The Flash by Waid, et. al.
I think I've read two volumes of this, and I still can't figure out the appeal. It just seems like a competently-written (but cliche-laden) superhero book with bad art (in some cases by people who would go on to do much better art a few years down the road). I seem to recall Mark Waid, in the introduction to one of the TPBs, saying that the heart of the comic was the love between Wally West and Linda Park. I guess you'd find that relationship compelling if your only other exposure to human romance was the robotic love Barry Allen shared with Iris West in the Flash comics of the 1960s.
Kingdom Come by Waid and Ross
Everyone here hates this, right? We don't really need to go into it again, do we?

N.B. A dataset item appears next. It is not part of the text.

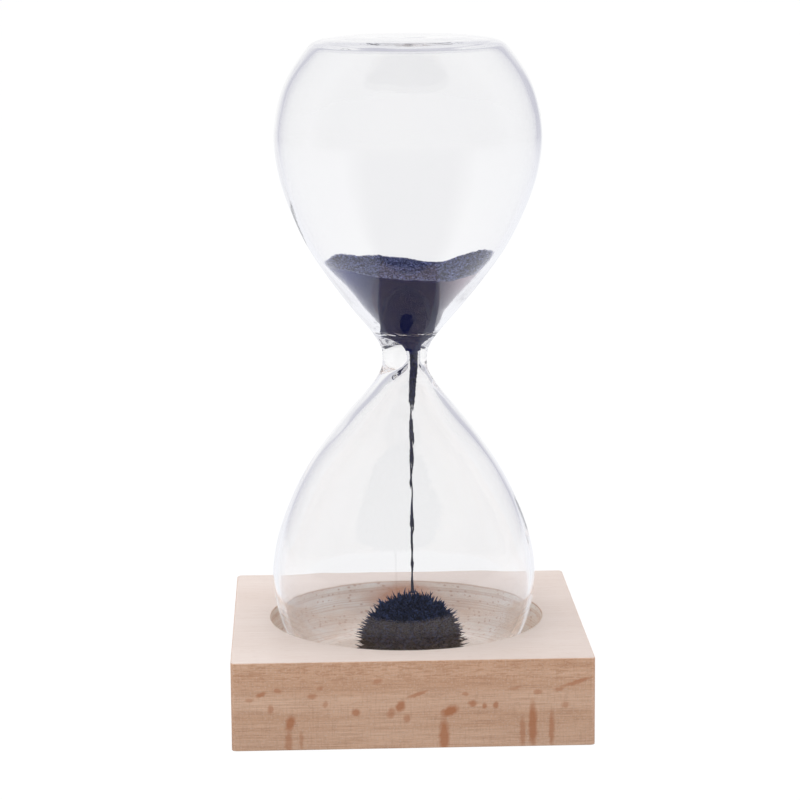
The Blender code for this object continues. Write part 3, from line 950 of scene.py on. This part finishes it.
def needle(length, width, place, direction, bend):
    """A tapering bristle of stacked grains."""
    helper = Vector((0, 0, 1)) if abs(direction.z) < 0.9 else Vector((1, 0, 0))
    first = direction.cross(helper).normalized()
    second = direction.cross(first).normalized()
    verts = []
    faces = []
    for step in range(NEEDLE_STEPS):
        t = step / (NEEDLE_STEPS - 1)
        middle = place + direction * (length * t) + bend * (length * t * t)
        radius = width * (1 - t) ** 0.7 * rng.uniform(0.75, 1.2)
        turn = rng.uniform(0, 1.2)
        for side in range(NEEDLE_SIDES):
            a = TURN * side / NEEDLE_SIDES + turn
            verts.append(middle + first * (radius * math.cos(a)) + second * (radius * math.sin(a)))
    verts[-NEEDLE_SIDES:] = [place + direction * length + bend * length]
    tip = len(verts) - 1
    for step in range(NEEDLE_STEPS - 1):
        low = step * NEEDLE_SIDES
        high = low + NEEDLE_SIDES
        for side in range(NEEDLE_SIDES):
            after = (side + 1) % NEEDLE_SIDES
            if high == tip:
                faces.append((low + side, low + after, tip))
            else:
                faces.append((low + side, low + after, high + after, high + side))
    faces.append(tuple(range(NEEDLE_SIDES)))
    return verts, faces


def bristle(direction, length, width, spread):
    """One needle on the core, turned a little away from straight out."""
    lean = (direction + Vector(rng.normal(0, spread, 3))).normalized()
    root = PILE_CENTRE + direction * (PILE_RADIUS - 0.0005)
    tip_z = root.z + lean.z * length
    if tip_z < PILE_FOOT + 0.0003:
        lean.z = (PILE_FOOT + 0.0003 - root.z) / length
        lean.normalize()
    bend = Vector(rng.normal(0, 0.10, 3))
    verts, faces = needle(length, width, root, lean, bend)
    return [(v.x, v.y, max(v.z, PILE_FOOT)) for v in verts], faces


def pile_core():
    """The rough core of the dome, cut off level at its foot."""
    rings = []
    for step in range(CORE_RINGS):
        polar = CORE_POLAR * (step + 1) / CORE_RINGS
        loop = []
        for i in range(CORE_SEGMENTS):
            a = TURN * i / CORE_SEGMENTS
            direction = Vector((
                math.sin(polar) * math.cos(a), math.sin(polar) * math.sin(a), math.cos(polar),
            ))
            rough = 0.00035 * noise.noise(direction * 14) + 0.0002 * noise.noise(direction * 40)
            place = PILE_CENTRE + direction * (PILE_RADIUS - 0.0003 + rough)
            place.z = max(place.z, PILE_FOOT)
            loop.append(tuple(place))
        rings.append(loop)
    return loft(rings)


def build_pile():
    """The dome over the magnet: a rough core set with bristles along the field."""
    parts = [pile_core()]
    golden = math.pi * (3 - math.sqrt(5))
    lowest = (PILE_FOOT + 0.0003 - PILE_CENTRE.z) / PILE_RADIUS
    for count, shortest, longest, thin, thick in BRISTLES:
        for i in range(count):
            level = 1 - (1 - lowest) * (i + 0.5) / count
            ring = math.sqrt(max(0.0, 1 - level * level))
            a = golden * i + rng.uniform(-0.12, 0.12)
            direction = Vector((ring * math.cos(a), ring * math.sin(a), level))
            length = rng.uniform(shortest, longest)
            if level > 0.97:
                length = min(length, CROWN_LONGEST)
            elif level < 0.25:
                length *= 1.25
            parts.append(bristle(direction, length, rng.uniform(thin, thick), BRISTLE_SPREAD))
    verts, faces = join_parts(parts)
    pile = add_mesh("bristling_iron_pile", verts, faces)
    pile.data.materials.append(make_filings(
        "pile_iron", rgb(10, 14, 34), rgb(60, 74, 112), 0.6,
        # foot colours: a painted reflection of the wooden block in the glass, browning the lower
        # pile
        foot=(rgb(3, 2, 3), rgb(48, 36, 36)),
    ))
    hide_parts("filings_pile")
    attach(pile, "pile")


# ---- stage, lamps, camera ----
CAMERA_DISTANCE = 0.6457
CAMERA_ELEVATION = math.radians(10.40)
CAMERA_TURN = math.radians(2.03)
CAMERA_ROLL = math.radians(-0.43)
CAMERA_AIM = Vector((-0.00107, 0.0, 0.0706))
CAMERA_LENS = 126.63


def build_camera():
    """A long lens, a little above and to the left of the block's front."""
    forward = Vector((
        math.sin(CAMERA_TURN) * math.cos(CAMERA_ELEVATION),
        math.cos(CAMERA_TURN) * math.cos(CAMERA_ELEVATION),
        -math.sin(CAMERA_ELEVATION),
    ))
    level = Vector((math.cos(CAMERA_TURN), -math.sin(CAMERA_TURN), 0.0))
    upright = level.cross(forward)
    right = math.cos(CAMERA_ROLL) * level + math.sin(CAMERA_ROLL) * upright
    up = math.cos(CAMERA_ROLL) * upright - math.sin(CAMERA_ROLL) * level
    data = bpy.data.cameras.new("photo_camera")
    data.lens = CAMERA_LENS
    data.sensor_width = 36.0
    data.clip_start = 0.01
    camera = bpy.data.objects.new("photo_camera", data)
    turn = Matrix((right, up, -forward)).transposed()
    camera.matrix_world = Matrix.Translation(CAMERA_AIM - CAMERA_DISTANCE * forward) @ turn.to_4x4()
    bpy.context.scene.collection.objects.link(camera)
    bpy.context.scene.camera = camera


FLOOR_HALF = 6.0
FLOOR_Z = -0.0001
FLOOR_SEEN = (0.985, 0.985, 0.985, 1)
FLOOR_GLARE = (0.90, 0.91, 0.95, 1)  # what reflections see of the floor round the block
FLOOR_FRONT = (0.10, 0.11, 0.16, 1)  # and of the floor between the block and the camera
FLOOR_FRONT_STARTS = 0.040  # distance from the middle where that dark part begins
FLOOR_BOUNCE = (0.45, 0.45, 0.46, 1)  # light that the floor sends to the other surfaces
FLOOR_SHADE = (0.03, 0.03, 0.03, 1)  # its own colour, which takes up the faint shadow
WORLD_FILL = (0.62, 0.64, 0.68, 1)
SOFT_STUDIO = (0.84, 0.84, 0.87, 1)
# tone of the studio, from 0 on the camera's side to 1 behind the object
STUDIO_STOPS = (
    (0.32, (0.42, 0.42, 0.45, 1)), (0.45, (0.60, 0.60, 0.62, 1)), (0.55, (0.80, 0.80, 0.82, 1)),
    (0.80, (0.75, 0.76, 0.78, 1)), (0.92, (0.58, 0.58, 0.66, 1)), (0.95, (0.62, 0.62, 0.69, 1)),
    (0.975, (0.95, 0.95, 0.96, 1)),
)
LIGHT_BOUNCES = 80  # light runs a long way round inside the glass walls


def add_lamp(name, place, aim, size, power, colour=(1, 1, 1)):
    data = bpy.data.lights.new(name, "AREA")
    data.shape = "RECTANGLE"
    data.size, data.size_y = size
    data.energy = power
    data.color = colour
    lamp = bpy.data.objects.new(name, data)
    lamp.location = place
    lamp.rotation_euler = (Vector(aim) - Vector(place)).to_track_quat("-Z", "Y").to_euler()
    lamp.visible_camera = False
    lamp.visible_transmission = False
    lamp.visible_glossy = False
    bpy.context.scene.collection.objects.link(lamp)


def studio_tone(n, direction):
    """Brightness of the studio that reflections see: white behind, softer round the camera."""
    towards = n.node("ShaderNodeSeparateXYZ", {"Vector": direction})
    ramp = n.node("ShaderNodeValToRGB", {"Fac": n.span(towards.outputs["Y"], -1.0, 1.0)})
    stops = ramp.color_ramp.elements
    stops[0].position, stops[0].color = 0.0, (0.46, 0.46, 0.48, 1)
    stops[1].position, stops[1].color = 1.0, (1.0, 1.0, 1.0, 1)
    for position, colour in STUDIO_STOPS:
        stop = stops.new(position)
        stop.color = colour
    return ramp.outputs["Color"]


def after_many(n, path, tone):
    """Rays turned about many times inside the glass see a softer studio."""
    through = n.span(path.outputs["Transmission Depth"], 3.0, 4.0)
    turned = n.span(path.outputs["Glossy Depth"], 1.0, 2.0)
    return n.mix(n.math("MAXIMUM", through, turned), tone, SOFT_STUDIO)


def build_stage():
    """A plain pale floor that glows evenly; reflections and bounced light see other tones."""
    corners = [(x * FLOOR_HALF, y * FLOOR_HALF, FLOOR_Z)
               for x, y in ((-1, -1), (1, -1), (1, 1), (-1, 1))]
    floor = add_mesh("studio_floor", corners, [(0, 1, 2, 3)], smooth=False)
    n = Nodes(bpy.data.materials.new("floor_white"))
    path = n.node("ShaderNodeLightPath")
    here = n.node("ShaderNodeNewGeometry").outputs["Position"]
    outward = n.node("ShaderNodeVectorMath", {0: here}, operation="NORMALIZE").outputs[0]
    away = n.node("ShaderNodeVectorMath", {0: here}, operation="LENGTH").outputs["Value"]
    near = n.span(away, 0.35, 1.6, 1.0, 0.0)
    forward = n.node("ShaderNodeSeparateXYZ", {"Vector": outward}).outputs["Y"]
    in_front = n.times(
        n.span(forward, -0.50, -0.80),
        n.span(away, FLOOR_FRONT_STARTS, FLOOR_FRONT_STARTS + 0.010),
    )
    glare = n.mix(in_front, FLOOR_GLARE, FLOOR_FRONT)
    mirrored = n.mix(near, studio_tone(n, outward), glare)
    seen = n.mix(path.outputs["Diffuse Depth"], FLOOR_SEEN, FLOOR_BOUNCE)
    seen = n.mix(path.outputs["Glossy Depth"], seen, after_many(n, path, mirrored))
    glow = n.node("ShaderNodeEmission", {"Color": seen, "Strength": 1.0})
    plain = n.node("ShaderNodeBsdfDiffuse", {"Color": FLOOR_SHADE})
    both = n.node("ShaderNodeAddShader")
    n.feed(both.inputs[0], glow)
    n.feed(both.inputs[1], plain)
    n.feed(n.output.inputs["Surface"], both)
    floor.data.materials.append(n.owner)


def build_world():
    """A white studio with softer reflections."""
    world = bpy.data.worlds.new("studio")
    n = Nodes(world)
    path = n.node("ShaderNodeLightPath")
    direction = n.node("ShaderNodeTexCoord").outputs["Generated"]
    seen = n.mix(path.outputs["Diffuse Depth"], (1, 1, 1, 1), WORLD_FILL)
    mirrored = after_many(n, path, studio_tone(n, direction))
    seen = n.mix(path.outputs["Glossy Depth"], seen, mirrored)
    n.feed(n.tree.nodes["Background"].inputs["Color"], seen)
    scene = bpy.context.scene
    scene.world = world
    scene.view_settings.view_transform = "Standard"
    scene.cycles.max_bounces = LIGHT_BOUNCES
    scene.cycles.transmission_bounces = LIGHT_BOUNCES
    scene.cycles.glossy_bounces = LIGHT_BOUNCES


def build_lamps():
    add_lamp("top_softbox", (-0.08, 0.16, 0.75), (0, 0, 0.05), (0.7, 0.7), 4.9, (0.96, 0.98, 1.0))
    add_lamp("left_softbox", (-0.75, -0.35, 0.35), (0, 0, 0.08), (0.5, 0.8), 3.0)
    add_lamp("right_softbox", (0.75, -0.30, 0.35), (0, 0, 0.08), (0.5, 0.8), 3.0)


build_camera()
build_stage()
build_world()
build_lamps()
build_block()
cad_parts["magnet_disc"].material_slots[0].material = make_ferrite("ferrite")
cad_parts["magnet_cover"].material_slots[0].material = make_beech("cover_beech")
build_glass()
build_seal()
build_charge()
build_stream()
build_pile()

JLA by Morrison, Porter, et. al.
Okay, so I didn't like Rock of Ages. How about the rest of the run? I remember two good stories--the angelic invasion of earth and the original story with Prometheus. I can't remember anything about the evil sun (or whatever it was) story that closed out Morrison's run. Again, I can't emphasize enough how much Porter's art dragged everything down.
Incredible Hulk by David, et. al.
I actually read this when I was a wee lad, mostly because I liked Dale Keown's art (it was the 90s and I was 14, so give me a break). Even at the time, I remember thinking how lame all the Illiad/Odyssey stuff was--I mean, the Hulk was wearing a jump suit, for chrissakes! David's solution for tying up all the Hulk's various manifestations was fairly clever, although the sort of thing which you knew would eventually get reversed (you can't keep the raging green Hulk down forever). I'd certainly rather read David's Hulk than Waid's Flash, but I'd have to be rather desperate for entertainment to read either. In other words, I'd be all over this if it were in an otherwise poorly-stocked prison library.
Batman: The Long Halloween by Loeb and Sale
This is alright I guess, as far as less interesting/more commercially viable versions of Batman Year One go. I think most of the hoopla surrounding it was due to its being a more classic Batman story in an era of Bat-quakes and whatnot. Better than Hush, for whatever that's worth.
Starman by Robinson, Harris, et. al.
This is probably the most sacred of cows on this list. I read the first six or seven issues as a teenager and liked it, but generally found it to be inferior to Hellboy (the art, which was the sole reason I tried Starman in the first place, begged the comparison). I tried re-reading these issues a few months ago, in hopes of writing a review to commemorate the announcement of Robinson's return to full-time comics writing. I've got a bunch of notes, so maybe I'll go back to it one day. For now, I can say that I thought those first few issues were fairly good, but not as good as some things on this list (like Astro City). Harris and Robinson each had significant craft problems at this time; the former had numerous storytelling lapses, while the latter wasn't much for writing dialogue. The main thing setting those early issues of Starman apart from contemporary superhero comics was the attempt at some thematic depth beyond "here's what Superman means to Metropolis" or the like. I did find the execution a little ham-fisted, though. Maybe I'll try to read a few more issues--maybe up to #20 or so--and write a couple of long reviews.
The Golden Age by Robinson and Smith
Sort of the spiritual sibling of Kingdom Come--lots of stern hand-wringing about the nature of power and costume-wearing, but none of the guts to show the protagonists doing anything too unheroic. And wasn't the villain the Ultra-Humanite or something? You know, instead of the paranoia inherent in humanity? It's kind of like finding out that pathetic old supervillain was the mastermind at the end of Watchmen.
Stormwatch/The Authority by Ellis, et. al.
I wrote about it here. Wow, I was talking about moving even back then. Geez, how little I knew back then. Dick of three months ago, did you suspect that the sedatives you had acquired to give your cats would magically stop working about halfway through the trip, thus subjecting you to two long days of near-constant crying and attempted cat carrier escapes? Did you know that cleaning your apartment would take approximately twice as long as the period you spent living there? Would you have expected that the mechanics who fixed the air conditioner in your car would leave a tool in it approximately the size of a golf putter? Could you have ever guessed that Iowa would have so many bugs in it? That Nebraska would have so many trucks in it? That no human beings actually live in Wyoming? What a wonderfully horrible adventure you have before you, young man!